[Data extract]
^^^^^^^^

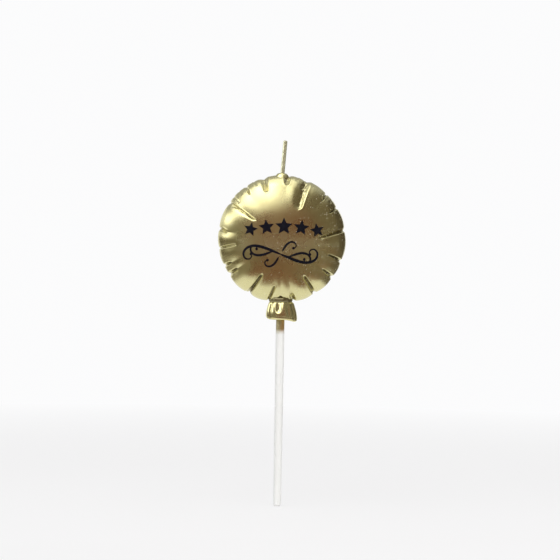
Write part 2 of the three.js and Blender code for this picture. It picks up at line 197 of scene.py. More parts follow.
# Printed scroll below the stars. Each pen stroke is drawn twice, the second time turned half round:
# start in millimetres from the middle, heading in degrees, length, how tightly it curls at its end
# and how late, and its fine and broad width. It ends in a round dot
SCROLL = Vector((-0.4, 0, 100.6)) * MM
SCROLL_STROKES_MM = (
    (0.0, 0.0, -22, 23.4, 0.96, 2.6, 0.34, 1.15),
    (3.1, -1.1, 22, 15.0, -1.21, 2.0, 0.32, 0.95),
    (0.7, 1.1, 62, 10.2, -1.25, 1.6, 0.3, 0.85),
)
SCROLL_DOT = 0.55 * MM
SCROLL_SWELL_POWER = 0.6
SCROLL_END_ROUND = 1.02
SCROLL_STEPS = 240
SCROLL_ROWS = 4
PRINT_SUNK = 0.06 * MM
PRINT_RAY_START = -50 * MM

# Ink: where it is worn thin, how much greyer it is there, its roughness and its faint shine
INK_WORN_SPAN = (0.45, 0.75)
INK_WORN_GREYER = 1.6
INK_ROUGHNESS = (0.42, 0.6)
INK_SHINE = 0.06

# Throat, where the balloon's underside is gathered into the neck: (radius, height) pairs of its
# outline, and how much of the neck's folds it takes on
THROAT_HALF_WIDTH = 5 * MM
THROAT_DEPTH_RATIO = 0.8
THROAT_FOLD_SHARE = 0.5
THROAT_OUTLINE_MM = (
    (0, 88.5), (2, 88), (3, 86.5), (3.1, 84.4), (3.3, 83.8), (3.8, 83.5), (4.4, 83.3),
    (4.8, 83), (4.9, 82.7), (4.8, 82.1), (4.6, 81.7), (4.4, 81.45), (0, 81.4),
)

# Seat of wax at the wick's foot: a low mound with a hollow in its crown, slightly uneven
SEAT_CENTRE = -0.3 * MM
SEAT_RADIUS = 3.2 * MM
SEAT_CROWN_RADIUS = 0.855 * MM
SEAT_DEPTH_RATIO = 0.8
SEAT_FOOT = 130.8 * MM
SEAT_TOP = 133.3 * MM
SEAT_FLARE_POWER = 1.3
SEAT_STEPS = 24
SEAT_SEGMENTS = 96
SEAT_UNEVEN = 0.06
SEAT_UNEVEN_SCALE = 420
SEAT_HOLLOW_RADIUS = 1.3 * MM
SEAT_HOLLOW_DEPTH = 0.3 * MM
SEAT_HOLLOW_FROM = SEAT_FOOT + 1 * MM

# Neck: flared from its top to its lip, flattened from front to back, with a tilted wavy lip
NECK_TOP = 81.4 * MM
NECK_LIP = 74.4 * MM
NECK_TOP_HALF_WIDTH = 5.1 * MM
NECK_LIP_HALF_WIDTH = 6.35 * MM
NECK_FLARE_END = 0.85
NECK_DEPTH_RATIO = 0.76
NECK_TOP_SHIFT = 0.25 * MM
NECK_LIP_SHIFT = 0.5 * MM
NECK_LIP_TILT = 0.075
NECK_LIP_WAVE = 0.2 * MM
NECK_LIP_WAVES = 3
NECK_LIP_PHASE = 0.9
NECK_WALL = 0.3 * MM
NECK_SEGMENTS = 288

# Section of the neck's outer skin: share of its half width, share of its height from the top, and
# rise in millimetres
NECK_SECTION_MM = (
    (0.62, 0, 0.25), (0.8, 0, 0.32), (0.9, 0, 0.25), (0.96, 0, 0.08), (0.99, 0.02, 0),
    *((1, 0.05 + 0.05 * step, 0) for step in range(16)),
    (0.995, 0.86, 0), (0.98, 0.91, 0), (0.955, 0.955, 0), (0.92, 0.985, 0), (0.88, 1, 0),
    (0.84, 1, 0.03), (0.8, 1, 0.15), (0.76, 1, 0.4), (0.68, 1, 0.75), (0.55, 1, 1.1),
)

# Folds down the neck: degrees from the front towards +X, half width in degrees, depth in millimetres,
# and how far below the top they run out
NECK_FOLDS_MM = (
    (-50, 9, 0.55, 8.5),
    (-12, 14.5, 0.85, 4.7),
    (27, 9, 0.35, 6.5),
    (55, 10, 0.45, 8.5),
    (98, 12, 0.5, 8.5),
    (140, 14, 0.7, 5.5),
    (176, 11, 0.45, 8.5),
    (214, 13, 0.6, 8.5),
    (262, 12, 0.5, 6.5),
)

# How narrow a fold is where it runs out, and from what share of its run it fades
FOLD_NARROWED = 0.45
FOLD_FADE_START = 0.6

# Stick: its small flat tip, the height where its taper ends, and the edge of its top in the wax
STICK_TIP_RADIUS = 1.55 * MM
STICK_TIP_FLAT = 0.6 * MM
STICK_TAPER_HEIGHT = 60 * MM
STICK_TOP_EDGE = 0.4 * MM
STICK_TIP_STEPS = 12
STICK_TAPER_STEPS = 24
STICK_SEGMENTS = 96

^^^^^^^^

[Job] Take the lines above and print them exactly.

[Correct answer]
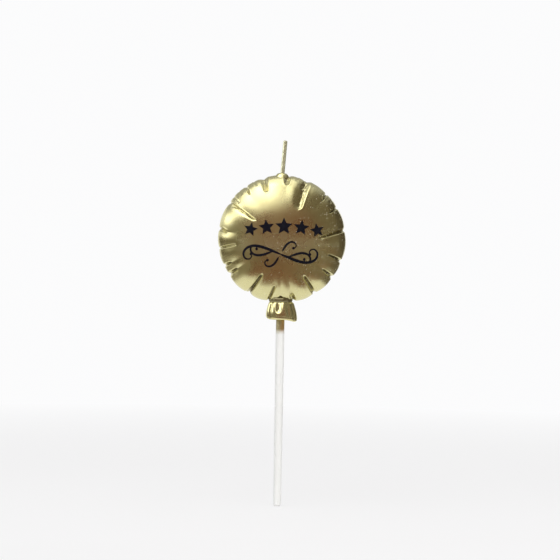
Write part 2 of the three.js and Blender code for this picture. It picks up at line 197 of scene.py. More parts follow.
# Printed scroll below the stars. Each pen stroke is drawn twice, the second time turned half round:
# start in millimetres from the middle, heading in degrees, length, how tightly it curls at its end
# and how late, and its fine and broad width. It ends in a round dot
SCROLL = Vector((-0.4, 0, 100.6)) * MM
SCROLL_STROKES_MM = (
    (0.0, 0.0, -22, 23.4, 0.96, 2.6, 0.34, 1.15),
    (3.1, -1.1, 22, 15.0, -1.21, 2.0, 0.32, 0.95),
    (0.7, 1.1, 62, 10.2, -1.25, 1.6, 0.3, 0.85),
)
SCROLL_DOT = 0.55 * MM
SCROLL_SWELL_POWER = 0.6
SCROLL_END_ROUND = 1.02
SCROLL_STEPS = 240
SCROLL_ROWS = 4
PRINT_SUNK = 0.06 * MM
PRINT_RAY_START = -50 * MM

# Ink: where it is worn thin, how much greyer it is there, its roughness and its faint shine
INK_WORN_SPAN = (0.45, 0.75)
INK_WORN_GREYER = 1.6
INK_ROUGHNESS = (0.42, 0.6)
INK_SHINE = 0.06

# Throat, where the balloon's underside is gathered into the neck: (radius, height) pairs of its
# outline, and how much of the neck's folds it takes on
THROAT_HALF_WIDTH = 5 * MM
THROAT_DEPTH_RATIO = 0.8
THROAT_FOLD_SHARE = 0.5
THROAT_OUTLINE_MM = (
    (0, 88.5), (2, 88), (3, 86.5), (3.1, 84.4), (3.3, 83.8), (3.8, 83.5), (4.4, 83.3),
    (4.8, 83), (4.9, 82.7), (4.8, 82.1), (4.6, 81.7), (4.4, 81.45), (0, 81.4),
)

# Seat of wax at the wick's foot: a low mound with a hollow in its crown, slightly uneven
SEAT_CENTRE = -0.3 * MM
SEAT_RADIUS = 3.2 * MM
SEAT_CROWN_RADIUS = 0.855 * MM
SEAT_DEPTH_RATIO = 0.8
SEAT_FOOT = 130.8 * MM
SEAT_TOP = 133.3 * MM
SEAT_FLARE_POWER = 1.3
SEAT_STEPS = 24
SEAT_SEGMENTS = 96
SEAT_UNEVEN = 0.06
SEAT_UNEVEN_SCALE = 420
SEAT_HOLLOW_RADIUS = 1.3 * MM
SEAT_HOLLOW_DEPTH = 0.3 * MM
SEAT_HOLLOW_FROM = SEAT_FOOT + 1 * MM

# Neck: flared from its top to its lip, flattened from front to back, with a tilted wavy lip
NECK_TOP = 81.4 * MM
NECK_LIP = 74.4 * MM
NECK_TOP_HALF_WIDTH = 5.1 * MM
NECK_LIP_HALF_WIDTH = 6.35 * MM
NECK_FLARE_END = 0.85
NECK_DEPTH_RATIO = 0.76
NECK_TOP_SHIFT = 0.25 * MM
NECK_LIP_SHIFT = 0.5 * MM
NECK_LIP_TILT = 0.075
NECK_LIP_WAVE = 0.2 * MM
NECK_LIP_WAVES = 3
NECK_LIP_PHASE = 0.9
NECK_WALL = 0.3 * MM
NECK_SEGMENTS = 288

# Section of the neck's outer skin: share of its half width, share of its height from the top, and
# rise in millimetres
NECK_SECTION_MM = (
    (0.62, 0, 0.25), (0.8, 0, 0.32), (0.9, 0, 0.25), (0.96, 0, 0.08), (0.99, 0.02, 0),
    *((1, 0.05 + 0.05 * step, 0) for step in range(16)),
    (0.995, 0.86, 0), (0.98, 0.91, 0), (0.955, 0.955, 0), (0.92, 0.985, 0), (0.88, 1, 0),
    (0.84, 1, 0.03), (0.8, 1, 0.15), (0.76, 1, 0.4), (0.68, 1, 0.75), (0.55, 1, 1.1),
)

# Folds down the neck: degrees from the front towards +X, half width in degrees, depth in millimetres,
# and how far below the top they run out
NECK_FOLDS_MM = (
    (-50, 9, 0.55, 8.5),
    (-12, 14.5, 0.85, 4.7),
    (27, 9, 0.35, 6.5),
    (55, 10, 0.45, 8.5),
    (98, 12, 0.5, 8.5),
    (140, 14, 0.7, 5.5),
    (176, 11, 0.45, 8.5),
    (214, 13, 0.6, 8.5),
    (262, 12, 0.5, 6.5),
)

# How narrow a fold is where it runs out, and from what share of its run it fades
FOLD_NARROWED = 0.45
FOLD_FADE_START = 0.6

# Stick: its small flat tip, the height where its taper ends, and the edge of its top in the wax
STICK_TIP_RADIUS = 1.55 * MM
STICK_TIP_FLAT = 0.6 * MM
STICK_TAPER_HEIGHT = 60 * MM
STICK_TOP_EDGE = 0.4 * MM
STICK_TIP_STEPS = 12
STICK_TAPER_STEPS = 24
STICK_SEGMENTS = 96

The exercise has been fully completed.